Like the cultural and geographical diversity of the land that the extensive river passes through, the tone of Angus's journal ranges back and forth in character. Much of it consists of objective-"we had a light rain in the morning" account-reportage, which slips into the tales of a rambling horny dude at certain rest stops along the way. But the book is most satisfying when it becomes an honest and contemplative account of extreme trial. Like most narratives of its kind the real climax in Lost in Mongolia is not the moment of journey's end but the near and actual disasters that occur along the way when things fail to go as planned. The centrepiece is the eponymous incident, in which Angus is separated from his companions and lost for several days on the Yenisey with literally nothing more than his kayak and a pair of pants. Compared to the rest of the travelogue, this retelling dips into deep emotional waters as Angus, starving and suffering from exposure, has to fall back on innovative survival techniques and make gambles with his life in order to find his way back to shelter and his companions.
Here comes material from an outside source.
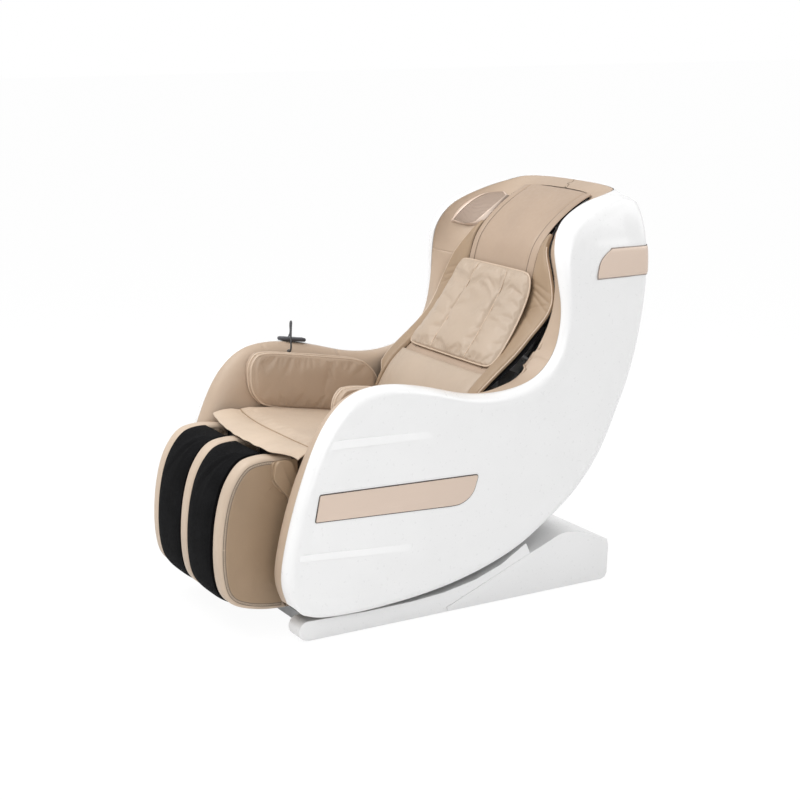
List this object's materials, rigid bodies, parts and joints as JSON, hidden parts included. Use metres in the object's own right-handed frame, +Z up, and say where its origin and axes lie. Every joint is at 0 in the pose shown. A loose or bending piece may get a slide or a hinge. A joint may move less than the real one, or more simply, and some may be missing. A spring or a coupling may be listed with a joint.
{
  "type": "massage chair",
  "caption": "Reclining massage chair with a curved tub shell on a low base, hinged leg rest, padded arms, hooded back, pillow and corded handset.",
  "frame": {"origin": "on the floor, below the middle of the overall box", "axes": "+X to the sitter's left, -Y towards the leg rest, +Z up"},
  "size_m": [0.717, 1.2384, 1.0796],
  "materials": {
    "white_shell": "glossy moulded shell",
    "rose_trim": "satin rose-beige trim",
    "beige_leather": "soft synthetic leather",
    "black_fabric": "stretch knit",
    "steel_frame": "powder-coated tube and sheet",
    "bright_steel": "ground rod",
    "black_plastic": "moulded",
    "grey_plastic": "moulded housing",
    "rubber": "moulded rubber",
    "cord_jacket": "soft jacket",
    "seat_board": "plywood",
    "switch_red": "rocker key"
  },
  "bodies": {
    "base": {"base_frame": "steel_frame", "base_rail_covers": "white_shell", "base_rear_cover": "white_shell", "base_floor_pan": "steel_frame", "foot_pads": "rubber", "control_box": "grey_plastic", "air_pump": "grey_plastic", "power_inlet": "black_plastic"},
    "power_switch": {"power_switch": "switch_red"},
    "wheel_left": {"transport_wheel_left": "rubber"},
    "wheel_right": {"transport_wheel_right": "rubber"},
    "front_track_roller": {"track_roller_front": "rubber"},
    "rear_track_roller": {"track_roller_rear": "rubber"},
    "recline_motor": {"recline_motor": "black_plastic"},
    "recline_rod": {"recline_rod": "bright_steel"},
    "shell": {"shell_frame": "steel_frame", "side_shell_left": "white_shell", "side_shell_right": "white_shell", "back_shell": "white_shell", "belly_pan": "white_shell", "side_trims": "rose_trim", "hood_band": "rose_trim", "arm_lining_left": "beige_leather", "arm_lining_right": "beige_leather", "hood_lining": "beige_leather", "back_mesh": "black_fabric", "seat_pan": "seat_board", "seat_pad": "beige_leather", "seat_apron": "beige_leather", "lumbar_pad": "beige_leather", "back_curtain": "beige_leather", "side_wings": "beige_leather", "arm_pad_left": "beige_leather", "arm_pad_right": "beige_leather", "speaker_pods": "beige_leather", "speaker_grilles": "rose_trim", "guide_rails": "steel_frame", "cord_grommet": "rubber", "handset_cord": "cord_jacket", "handset": "black_plastic", "legrest_motor": "black_plastic"},
    "power_button": {"power_button": "grey_plastic"},
    "pause_button": {"pause_button": "grey_plastic"},
    "level_rocker": {"level_rocker": "grey_plastic"},
    "carriage": {"carriage_frame": "steel_frame"},
    "drive_axle": {"drive_axle": "bright_steel"},
    "knead_left": {"knead_arm_left": "black_plastic"},
    "knead_right": {"knead_arm_right": "black_plastic"},
    "roller_upper_left": {"roller_upper_left": "rubber"},
    "roller_lower_left": {"roller_lower_left": "rubber"},
    "roller_upper_right": {"roller_upper_right": "rubber"},
    "roller_lower_right": {"roller_lower_right": "rubber"},
    "pillow": {"pillow": "beige_leather"},
    "legrest": {"legrest_shell": "black_plastic", "calf_wall_left": "beige_leather", "calf_wall_center": "beige_leather", "calf_wall_right": "beige_leather", "calf_pad_left": "black_fabric", "calf_pad_right": "black_fabric"},
    "legrest_rod": {"legrest_rod": "bright_steel"}
  },
  "joints": [
    {"name": "recline", "type": "hinge", "parent": "base", "child": "shell", "pos_m": [0, 0, 0.7], "axis": [-1, 0, 0], "range_deg": [0, 25]},
    {"name": "recline_motor_swing", "type": "hinge", "parent": "base", "child": "recline_motor", "pos_m": [0, 0.23, 0.07], "axis": [-1, 0, 0], "range_deg": [-0.5, 7]},
    {"name": "recline_stroke", "type": "slide", "parent": "recline_motor", "child": "recline_rod", "axis": [0, -0.9785, 0.206], "range_m": [0, 0.242]},
    {"name": "front_track_roller_spin", "type": "hinge", "parent": "base", "child": "front_track_roller", "pos_m": [0, -0.1399, 0.13888], "axis": [1, 0, 0], "range_deg": [-800, 800]},
    {"name": "rear_track_roller_spin", "type": "hinge", "parent": "base", "child": "rear_track_roller", "pos_m": [0, 0.1399, 0.13888], "axis": [1, 0, 0], "range_deg": [-800, 800]},
    {"name": "wheel_left_spin", "type": "hinge", "parent": "base", "child": "wheel_left", "pos_m": [0.248, 0.474, 0.024], "axis": [1, 0, 0], "continuous": true},
    {"name": "wheel_right_spin", "type": "hinge", "parent": "base", "child": "wheel_right", "pos_m": [-0.248, 0.474, 0.024], "axis": [1, 0, 0], "continuous": true},
    {"name": "power_switch_rock", "type": "hinge", "parent": "base", "child": "power_switch", "pos_m": [0.168, 0.514, 0.062], "axis": [1, 0, 0], "range_deg": [0, 12]},
    {"name": "legrest_lift", "type": "hinge", "parent": "shell", "child": "legrest", "pos_m": [0, -0.44, 0.425], "axis": [-1, 0, 0], "range_deg": [0, 80], "deforming": ["seat_apron"]},
    {"name": "legrest_stroke", "type": "slide", "parent": "shell", "child": "legrest_rod", "axis": [0, -1, 0], "range_m": [0, 0.068]},
    {"name": "carriage_climb", "type": "slide", "parent": "shell", "child": "carriage", "axis": [0, 0.5548, 0.832], "range_m": [0, 0.28]},
    {"name": "drive_axle_spin", "type": "hinge", "parent": "carriage", "child": "drive_axle", "pos_m": [0, 0.3189, 0.51948], "axis": [1, 0, 0], "range_deg": [-1400, 1400]},
    {"name": "knead_left_rock", "type": "hinge", "parent": "carriage", "child": "knead_left", "pos_m": [0.062, 0.2981, 0.53335], "axis": [1, 0, 0], "range_deg": [-8, 8]},
    {"name": "knead_right_rock", "type": "hinge", "parent": "carriage", "child": "knead_right", "pos_m": [-0.062, 0.2981, 0.53335], "axis": [1, 0, 0], "range_deg": [-8, 8]},
    {"name": "roller_upper_left_spin", "type": "hinge", "parent": "knead_left", "child": "roller_upper_left", "pos_m": [0.07, 0.29201, 0.5927], "axis": [1, 0, 0], "continuous": true},
    {"name": "roller_lower_left_spin", "type": "hinge", "parent": "knead_left", "child": "roller_lower_left", "pos_m": [0.07, 0.24096, 0.51616], "axis": [1, 0, 0], "continuous": true},
    {"name": "roller_upper_right_spin", "type": "hinge", "parent": "knead_right", "child": "roller_upper_right", "pos_m": [-0.07, 0.29201, 0.5927], "axis": [1, 0, 0], "continuous": true},
    {"name": "roller_lower_right_spin", "type": "hinge", "parent": "knead_right", "child": "roller_lower_right", "pos_m": [-0.07, 0.24096, 0.51616], "axis": [1, 0, 0], "continuous": true},
    {"name": "pillow_flip", "type": "hinge", "parent": "shell", "child": "pillow", "pos_m": [0, 0.352, 0.858], "axis": [-1, 0, 0], "range_deg": [0, 100]},
    {"name": "power_button_press", "type": "slide", "parent": "shell", "child": "power_button", "axis": [0.1032, -0.1564, -0.9823], "range_m": [0, 0.001], "stiffness_N_per_m": 700},
    {"name": "pause_button_press", "type": "slide", "parent": "shell", "child": "pause_button", "axis": [0.1032, -0.1564, -0.9823], "range_m": [0, 0.001], "stiffness_N_per_m": 700},
    {"name": "level_rocker_tilt", "type": "hinge", "parent": "shell", "child": "level_rocker", "pos_m": [-0.32204, -0.12647, 0.63865], "axis": [0.9945, 0, 0.1045], "range_deg": [-3, 3], "stiffness_Nm_per_rad": 0.25}
  ],
  "couplings": [
    {"joint": "recline_motor_swing", "follows": "recline", "ratio": 0.2478},
    {"joint": "recline_stroke", "follows": "recline", "m_per_rad": 0.5521},
    {"joint": "front_track_roller_spin", "follows": "recline", "ratio": 31.111},
    {"joint": "rear_track_roller_spin", "follows": "recline", "ratio": 31.111},
    {"joint": "legrest_stroke", "follows": "legrest_lift", "m_per_rad": 0.047},
    {"joint": "drive_axle_spin", "follows": "carriage_climb", "rad_per_m": -83.333},
    {"joint": "knead_right_rock", "follows": "knead_left_rock", "ratio": -1}
  ]
}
With so little to rely on, there is a real chance that he won't make it. At the end of his rope, Angus contemplates risking the river at night, both to keep warm from the paddling and to save precious time in finding the next village. Standing on the shore of the river as the last bits of light die in the sky, he imagines his own death after which a herder finds his corpse floating in the river. He has no one to turn to for advice but himself and the consequences of a wrong decision are practically certain to be fatal. We are given a taste of his loneliness when he looks up and "[sees] the blinking navigation lights of a jet telegraphing its way across the sky. I imagined the passengers nibbling on their meals, sipping wine, and watching a bad in-flight movie."
Even when he's not having a nervous breakdown or desperately sucking sap from a birch tree, Angus can be engaging and humble. His writing is disarmingly casual and occasionally rises to provide unpretentious but amusing metaphors: "The landscape was uniformly brown, with tufts of vivid green scrub grass poking through here and there like a punk's Day-Glo hairdo." The book falters when he attempts to squeeze some kind of larger meaning out of his adventure. A nod towards a felt closeness to the "spirit" of the river, for example, feels superficial, when the bulk of the journal describes a lot of yeehaa-ing through rapids past the faces of bewildered locals, interspersed with periods of hard living R&R.
If anything, it seems as if the quest for the glory of being the first party to complete the entire river conflicts with his getting to know the spirit of the river. There are any number of instances in which the reader may feel frustration with Angus as he hurries past items of interest in the rush to complete his voyage on time. Towards the end of the journey, for example, they come across the Boguchany dam, a Soviet mega-project abandoned in the early nineties. Hundreds of workers, forsaken like the dam by their government employers, have returned to the project of their own volition to continue the construction. They fish and farm around the hulking steel and concrete dam and work as a community towards the nominally final result of completion. And just when is that deadline? "Maybe twenty five years, maybe a hundred," one of them tells Angus. It's a shame that Angus, happening upon Boguchany, couldn't spare a half day or so colouring his, and our, understanding of such a remarkable place.
A second criticism is the tendency for Lost in Mongolia to feel like an advertisement for itself. What I mean by this is the intrusive awareness that in successfully completing his journey Angus is creating a marketable commodity that will please his many sponsors and further him along his own chosen career path. This expedition is subsidised by many business interests-from Iridium to Gore Tex-who expect this piece of adventure to bring their products some exposure. Early on, Angus explicitly meditates on the differences between his previous, more spontaneous, and largely self-funded adventures, and this one in which more is riding on the success of his journey than just self-satisfaction. An overriding interest in commercial gain is the cause of his getting lost in Mongolia in the first place: after a spill Angus dashes off downriver to retrieve a bag containing video footage for a project funded by National Geographic. This same interest is also why there's an entrepreneurial current throughout the account-there's Angus's hustle to finance each step of the way, the promoting, the wheeling and dealing, and the film and the radio interviews by satellite phone. This in itself needn't be a bad thing. More time spent reflecting on the burgeoning commodity of adventure-travel might have produced an enlightening sub-plot in the narrative. But that's not how the book was written, and consequently it's slightly galling that every time a water filter or pocket knife is given brand name placement together with mini reviews of their performance in the text.
I'm not asking for Peter Matthiessen. Angus is a competent writer and comes across as a strong and distinct character, but I suspect the experience moves and shapes him in ways that his account fails to communicate. Lost in Mongolia is captivating and thrilling but so much more could have been drawn out of the experience if less attention were paid to the notion of "race" and more attention paid to place.